Rodrigo Perez of IndieWire wrote, "A slower episode than last, Boardwalk Empire is getting back into a familiar groove and rhythm, and I'm again reminded why this show is worthwhile. For one, it just doesn’t deign to spoonfeed you any information. You either catch it or you don’t and really its full of rewards for the hardcore viewer who's paying close attention. But I also wonder if the show has been too smart for its own good and this is why it's lost viewers. Regardless, the storytelling is intelligent, subtle and elegant, even when the pace is leisurely." Chris O'Hara of TV Fanatic gave the episode a 4.5 star rating out of 5 and wrote, "It was good to have Chalky back, but to have him spend an entire episode in that house with Milton was regrettable. Milton did surprise me with how observant he was to notice the lack of any male presence in the home, but far too much screen time was given to a character who would eventually meet his end after being featured in only two episodes."

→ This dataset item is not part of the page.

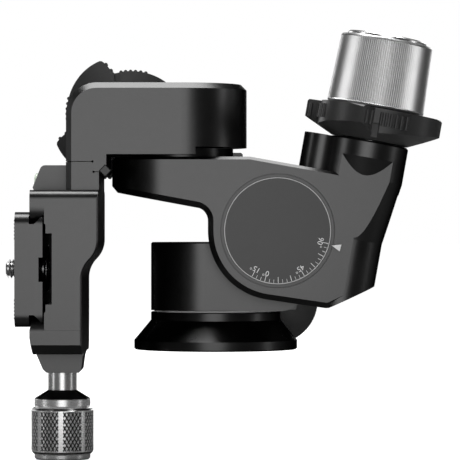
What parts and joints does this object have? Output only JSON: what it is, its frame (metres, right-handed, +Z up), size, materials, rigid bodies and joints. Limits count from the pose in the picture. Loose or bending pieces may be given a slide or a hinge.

Tony Sokol of Den of Geek gave the episode a 4.5 star rating out of 5 and wrote, "Hello and goodbye to Buck. This was an intense character, a shooting star on Boardwalk Empire. Buck started out as the happy singing stripie, all chuckles and dented head. Making the boss man smile, but shit. Once he got himself a gun, that man was gone, off and running with a sidekick who knew how to use a telephone in tow." Paste gave the episode a 7.3 out of 10 rating and wrote, "Boardwalk Empire has never felt like a terribly self-aware series. You always get the sense that its creators have absolute confidence in their work, even as it's going horribly wrong, week after week. However, 'What Jesus Said' seemed interested in addressing the show's central problem, the thing that's kept it from ever rising above a certain level. Unfortunately, it did so by drawing attention to the problem, without actually resolving it."